-------- DATA SUPPLIED
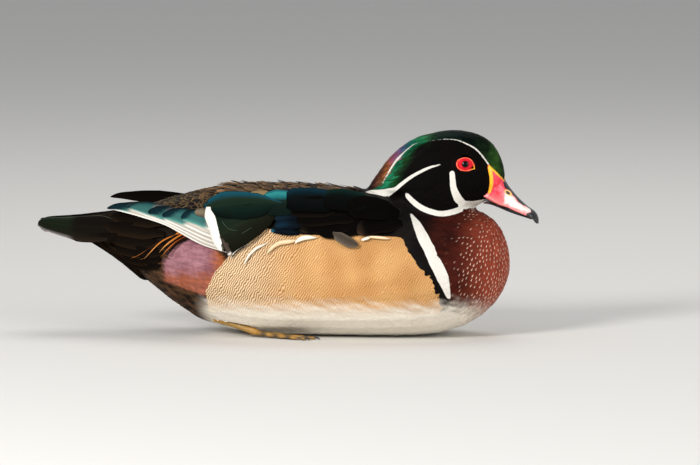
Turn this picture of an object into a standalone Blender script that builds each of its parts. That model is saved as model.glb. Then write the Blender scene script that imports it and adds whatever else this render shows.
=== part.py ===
"""Wood duck drake resting on its belly, life size, as a still model of separate solids.

The duck faces +X with its right side to -Y, and its belly and feet rest on Z = 0. The origin
is on the floor below the middle of its length. Sizes are in millimetres and are turned into
metres as each mesh is made.
"""

import math
from dataclasses import dataclass

import bmesh
import bpy
import numpy as np
from mathutils import Vector

MM = 0.001

# Driving dimensions, in millimetres
HALF_LENGTH = 172.5  # bill tip and tail tip stand this far from the origin
BREAST_FRONT = 152.4
BODY_HALF_WIDTH = 61.0
SEAT_GAP = 0.3  # clearance between two pieces that meet
RING_POINTS = 28

# The head is a pillow round this point of the middle plane
HEAD_CENTRE = (108.0, 104.0)
HEAD_HALF_WIDTH = 19.0
HEAD_PARTING = (84.0, 118.0)  # x and z of a point of the plane between head and crest
HEAD_PARTING_NORMAL = (0.94, -0.34)

# Width of the head along x, as a share of its half-width: the crest narrows to its tip
HEAD_TAPER = ((50, 0.30), (62, 0.50), (78, 0.74), (96, 0.97), (108, 1.0), (150, 0.92))

EYE_RADIUS = 6.5
EYE_PLACE = (123.8, 118.5)  # x and z of the middle of the eye's opening
EYE_PROUD = 1.7  # how far the eyeball stands out of the side of the head
EYE_HOLLOW = 0.11  # depth of the hollow round the eye, as a share of the head's half-width
EYE_HOLLOW_PLACE = (127, 119)
EYE_HOLLOW_SPREAD = (11, 9)


@dataclass
class Section:
    """One upright cross-section of the trunk, at x."""

    x: float
    top: float
    bottom: float
    half_width: float
    widest: float  # height of the widest level
    upper_power: float  # 2 is an ellipse above that level, more is squarer


TRUNK_SECTIONS = (
    Section(-141, 71.0, 65.0, 5.5, 68, 2.0),
    Section(-128, 76.5, 58.0, 15.0, 66, 2.0),
    Section(-112, 82.0, 48.5, 24.5, 63, 2.0),
    Section(-90, 89.5, 30.0, 36.0, 58, 2.1),
    Section(-60, 98.0, 9.5, 49.0, 51, 2.3),
    Section(-30, 102.8, 0.8, 57.0, 45, 2.4),
    Section(0, 102.6, -1.0, 60.3, 42, 2.4),
    Section(35, 101.0, -1.2, BODY_HALF_WIDTH, 41, 2.3),
    Section(60, 98.0, -1.2, 60.4, 42, 2.1),
    Section(85, 91.5, -0.4, 58.6, 44, 1.8),
    Section(112, 88.0, 3.2, 52.0, 47, 1.7),
)

# The breast closes in three rounded caps: of its top line, bottom line and half-width
BREAST_LEVEL = 50.0
BREAST_CAPS = {"top": (112, 88.0, 3.0), "bottom": (80, -0.7, 2.4), "side": (60, 60.4, 2.3)}

LOWER_POWER = 2.25  # squareness of the trunk below its widest level
TRUNK_STEPS = (-141, -134, -125, -112, -98, -80, -60, -40, -20, 0, 20, 40, 58, 74, 90, 106)
BREAST_TURNS_DEG = (20, 36, 50, 62, 73, 81, 87)  # steps round the breast's end

UNDERTAIL_ARCH = 0.3  # height of the tail's hollow underside, as a share of its roof

# Head and crest outline round HEAD_CENTRE: degrees up from +X, and distance
HEAD_OUTLINE = (
    (2, 41.0),
    (19, 41.8),
    (38, 42.4),
    (52, 41.0),
    (66, 38.7),
    (86, 36.2),
    (106, 35.3),
    (122, 36.3),
    (137, 38.2),
    (151, 40.7),
    (163, 43.6),
    (175, 48.0),
    (184, 53.2),
    (188, 55.6),
    (193, 43.0),
    (204, 29.5),
    (222, 25.0),
    (250, 23.5),
    (280, 23.0),
    (303, 23.4),
    (320, 25.6),
    (334, 30.5),
    (348, 34.5),
)


@dataclass
class BladeStation:
    """Where the folded flight feathers stand at x: their lower and upper edges and thickness."""

    x: float
    low: tuple
    high: tuple
    thickness: float


FLIGHT_STATIONS = (
    BladeStation(-34, (55.5, 58.0), (48.0, 85.0), 4.5),
    BladeStation(-60, (46.5, 66.5), (37.0, 90.0), 4.2),
    BladeStation(-80, (36.5, 75.0), (26.0, 92.3), 3.6),
    BladeStation(-97, (27.5, 79.0), (17.5, 92.8), 2.8),
    BladeStation(-111, (20.0, 81.0), (11.0, 91.0), 2.0),
    BladeStation(-122.5, (13.8, 83.6), (12.0, 85.4), 1.2),
)
LEFT_TIP_SHIFT = (-2.3, 5.5)  # the left wing's tips lie this much further back and higher


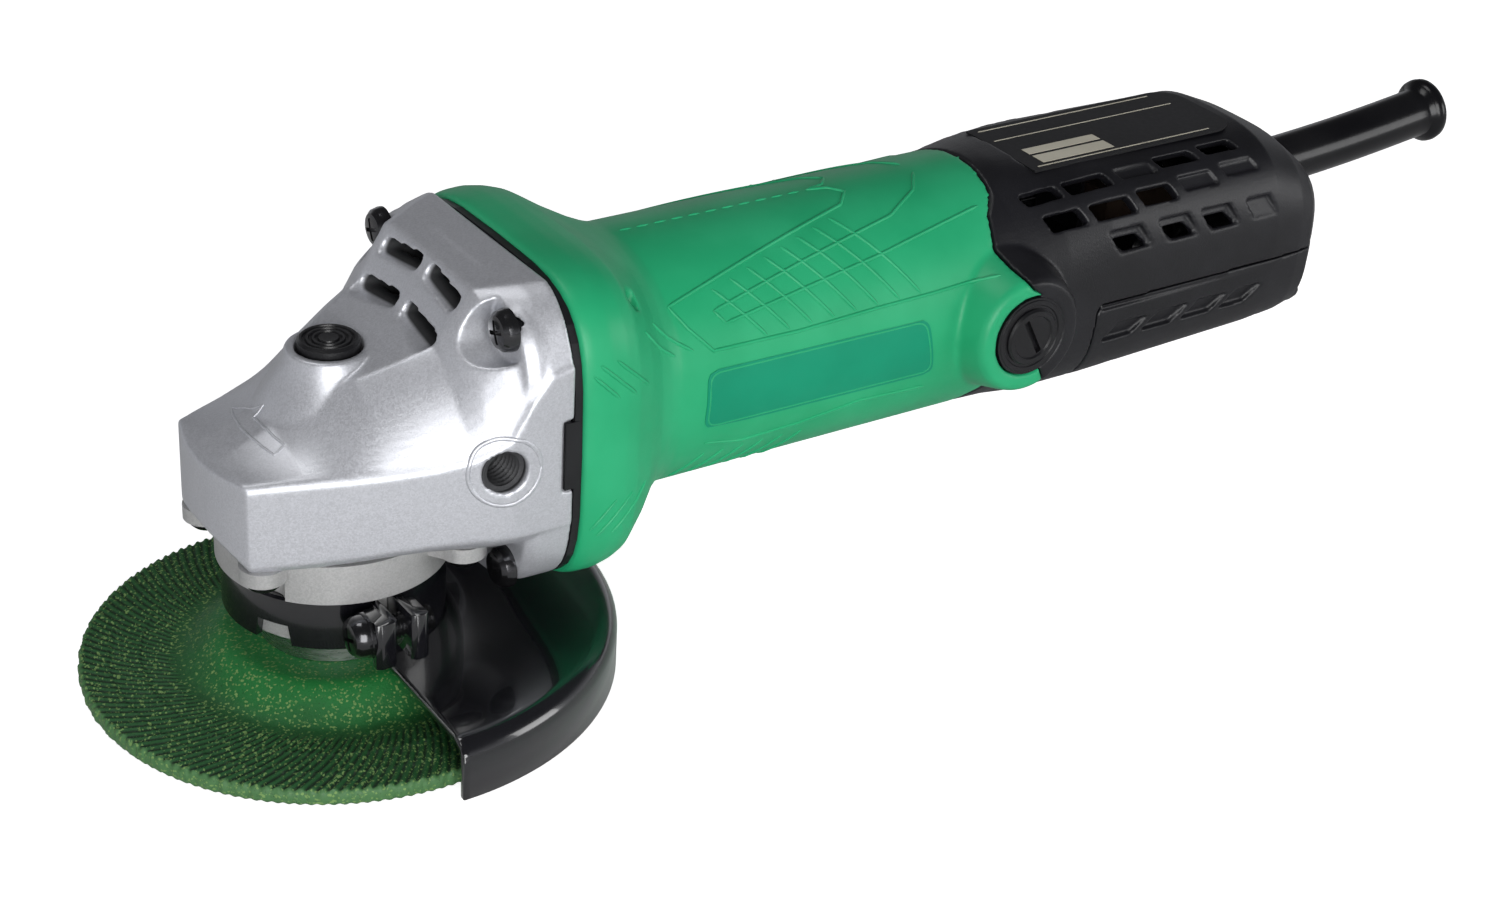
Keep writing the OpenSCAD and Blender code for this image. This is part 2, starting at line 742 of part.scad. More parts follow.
// The coils of the spring, one flat ring for each turn and a post between each two
module lock_spring() color([0.62, 0.63, 0.66]) {
    span = button_bottom_z - pocket_floor_z - spring_wire_d - 0.1;
    for (i = [0:spring_turns])
        translate([0, 0, pocket_floor_z + 0.05 + span * i / spring_turns])
            tube(spring_r + spring_wire_d / 2, spring_r - spring_wire_d / 2, spring_wire_d);
    for (i = [0:spring_turns - 1])
        rotate([0, 0, 180 * i])
            translate([spring_r, 0, pocket_floor_z + 0.05 + span * i / spring_turns])
                cylinder(d = spring_wire_d * 0.9, h = span / spring_turns + 0.2);
}

// ---------- guard ----------

guard_start = -91;
collar_r = neck_r + run_gap + collar_t;

module wheel_guard() color([0.04, 0.04, 0.05]) {
    corner = 4;
    skirt_in = guard_r - guard_t;
    plate_under = guard_top_z - guard_t;
    rotate([0, 0, guard_start]) rotate_extrude(angle = guard_angle, $fn = 128) polygon([
        [collar_r + seat_gap, plate_under],
        for (a = [90:-15:0])
            [skirt_in - corner + guard_t + (corner - guard_t) * cos(a),
                plate_under - corner + guard_t + (corner - guard_t) * sin(a)],
        [skirt_in, guard_bottom_z],
        [guard_r, guard_bottom_z],
        for (a = [0:15:90])
            [guard_r - corner + corner * cos(a), guard_top_z - corner + corner * sin(a)],
        [collar_r + seat_gap, guard_top_z]
    ]);
}

clamp_y = -26.4;
clamp_z = 21.3;
lug_gap = 1.5;
lug_front = 6;
lug_rear = 5;

module guard_collar() color([0.05, 0.05, 0.06]) {
    lug_y0 = -31;
    lug_z0 = 15.4;
    lug_h = collar_top_z - lug_z0;
    band_z = guard_top_z - guard_t;
    difference() {
        union() {
            difference() {
                translate([0, 0, band_z])
                    tube(collar_r, neck_r + run_gap, collar_top_z - band_z);
                // only the guard's side of the band reaches down to the guard's plate
                rotate([0, 0, guard_start + guard_angle])
                    rotate_extrude(angle = 360 - guard_angle, $fn = 96)
                        translate([neck_r - 2, band_z - over])
                            square([collar_t + 4, collar_bottom_z - band_z + over]);
            }
            difference() {
                translate([-lug_front, lug_y0, lug_z0])
                    cube([lug_front + lug_rear, -lug_y0 - neck_r - 0.6, lug_h]);
                translate([0, 0, lug_z0 - over]) cylinder(r = neck_r + 0.9, h = lug_h + 2 * over);
            }
        }
        // the split that the screw closes
        translate([-lug_gap, lug_y0 - over, band_z - over])
            cube([2 * lug_gap, -lug_y0 - neck_r + 2, collar_top_z]);
        // screw hole
        translate([-lug_front - over, clamp_y, clamp_z]) rotate([0, 90, 0])
            cylinder(d = clamp_screw_d + 0.2, h = lug_front + lug_rear + 2 * over);
        // relief in the front of the band
        rotate([0, 0, 180]) translate([0, -12, collar_bottom_z - over]) cube([30, 30, 3.2 + over]);
    }
}

module clamp_screw() color([0.07, 0.07, 0.08]) {
    head_h = 4;
    translate([7.4, clamp_y, clamp_z]) rotate([0, -90, 0])
        round_head_screw(clamp_screw_d, 7.4 + lug_front, 4.5, head_h);
}

// ---------- motor housing ----------

// The swelling round each brush holder
module brush_ears() {
    for (side = [-1, 1])
        to_side(side, brush_x, 14, motor_z) {
            cylinder(r1 = ear_base_r, r2 = ear_r + 0.6, h = brush_cap_y - 16);
            translate([0, 0, brush_cap_y - 16]) cylinder(r = ear_r, h = 1.4);
        }
}

module housing_outside() {
    loft([
        shell_ring(housing_x, joint_half_w + 0.6, case_top_z + 0.7, motor_z - joint_half_h - 0.7, 4),
        shell_ring(housing_x + 5.5, joint_half_w + 1.2, case_top_z + 1.2,
            motor_z - joint_half_h - 1.2, 4),
        shell_ring(housing_x + 12.5, joint_half_w, case_top_z, motor_z - joint_half_h, 3.8),
        shell_ring(housing_x + 17, joint_half_w - 2.5, case_top_z - 2.5,
            motor_z - joint_half_h + 2.5, 3.2),
        shell_ring(housing_x + 21, barrel_r + 1.6, motor_z + barrel_r + 1.2,
            motor_z - barrel_r - 1.2, 2.5),
        shell_ring(collar_end_x + 1, barrel_r - 0.6, motor_z + barrel_r - 0.6,
            motor_z - barrel_r + 0.6, 2)
    ]);
    on_motor_axis(collar_end_x - 3)
        cylinder(r = barrel_r, h = housing_end_x - collar_end_x + 3, $fn = 96);
    intersection() {
        brush_ears();
        translate([brush_x - 40, -60, 0]) cube([housing_end_x - brush_x + 40, 120, 100]);
    }
}

module motor_housing() color([0.10, 0.55, 0.32]) {
    bore_x = 58;
    inner_r = barrel_r - barrel_wall;
    difference() {
        union() {
            difference() {
                housing_outside();
                on_motor_axis(housing_x - over) cylinder(r = fan_chamber_r, h = 52 - housing_x + over);
                on_motor_axis(51.9) cylinder(r1 = fan_chamber_r, r2 = inner_r, h = bore_x - 51.8);
                on_motor_axis(bore_x - over) cylinder(r = inner_r, h = housing_end_x);
            }
            // spigot that the tail cover slides onto, with the rear bearing's cup
            on_motor_axis(housing_end_x - 3) tube(inner_r + 1, spigot_r - spigot_wall, 3);
            on_motor_axis(housing_end_x - 1)
                tube(spigot_r, spigot_r - spigot_wall, rear_wall_x - housing_end_x + 1 + rear_wall_t);
            on_motor_axis(rear_wall_x) tube(spigot_r - 1, rear_bearing_od / 2 - 2, rear_wall_t);
            on_motor_axis(rear_wall_x + rear_wall_t / 2)
                tube(rear_bearing_od / 2 + seat_wall, rear_bearing_od / 2 + seat_gap,
                    rear_bearing_w + 2.5);
        }
        for (side = [-1, 1])
            to_side(side, brush_x, 14, motor_z) cylinder(r = holder_r + seat_gap, h = 30);
        for (side = [-1, 1])
            to_side(side, brush_x, brush_cap_y - 3, motor_z)
                cylinder(r = holder_flange_r + 0.1, h = 10);
        for (side = [-1, 1]) for (level = [-1, 1])
            translate([0, side * case_screw_offset, level * case_screw_offset])
                on_motor_axis(housing_x - over)
                    cylinder(r = case_screw_d / 2 + seat_gap,
                        h = case_screw_len - joint_flange_t + over);
    }
}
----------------
▶ [AIM]: Reproduce word for word the lines of the records above, beginning at the first and ending with the line where "more is squarer" appears, and nothing past it.

▶ [SOLUTION TO THE EXERCISE]:
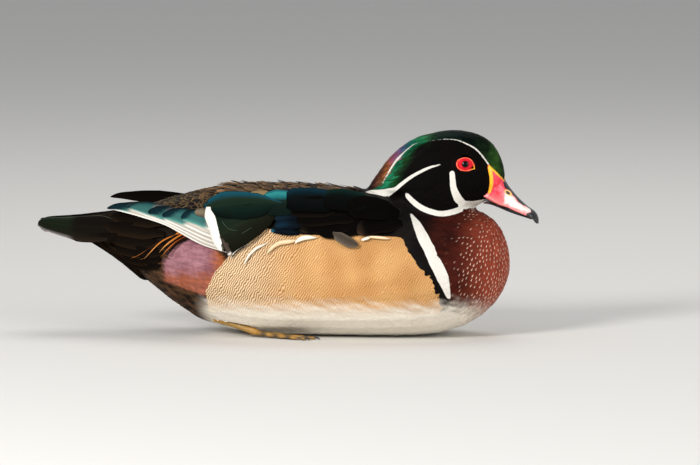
Turn this picture of an object into a standalone Blender script that builds each of its parts. That model is saved as model.glb. Then write the Blender scene script that imports it and adds whatever else this render shows.
=== part.py ===
"""Wood duck drake resting on its belly, life size, as a still model of separate solids.

The duck faces +X with its right side to -Y, and its belly and feet rest on Z = 0. The origin
is on the floor below the middle of its length. Sizes are in millimetres and are turned into
metres as each mesh is made.
"""

import math
from dataclasses import dataclass

import bmesh
import bpy
import numpy as np
from mathutils import Vector

MM = 0.001

# Driving dimensions, in millimetres
HALF_LENGTH = 172.5  # bill tip and tail tip stand this far from the origin
BREAST_FRONT = 152.4
BODY_HALF_WIDTH = 61.0
SEAT_GAP = 0.3  # clearance between two pieces that meet
RING_POINTS = 28

# The head is a pillow round this point of the middle plane
HEAD_CENTRE = (108.0, 104.0)
HEAD_HALF_WIDTH = 19.0
HEAD_PARTING = (84.0, 118.0)  # x and z of a point of the plane between head and crest
HEAD_PARTING_NORMAL = (0.94, -0.34)

# Width of the head along x, as a share of its half-width: the crest narrows to its tip
HEAD_TAPER = ((50, 0.30), (62, 0.50), (78, 0.74), (96, 0.97), (108, 1.0), (150, 0.92))

EYE_RADIUS = 6.5
EYE_PLACE = (123.8, 118.5)  # x and z of the middle of the eye's opening
EYE_PROUD = 1.7  # how far the eyeball stands out of the side of the head
EYE_HOLLOW = 0.11  # depth of the hollow round the eye, as a share of the head's half-width
EYE_HOLLOW_PLACE = (127, 119)
EYE_HOLLOW_SPREAD = (11, 9)


@dataclass
class Section:
    """One upright cross-section of the trunk, at x."""

    x: float
    top: float
    bottom: float
    half_width: float
    widest: float  # height of the widest level
    upper_power: float  # 2 is an ellipse above that level, more is squarer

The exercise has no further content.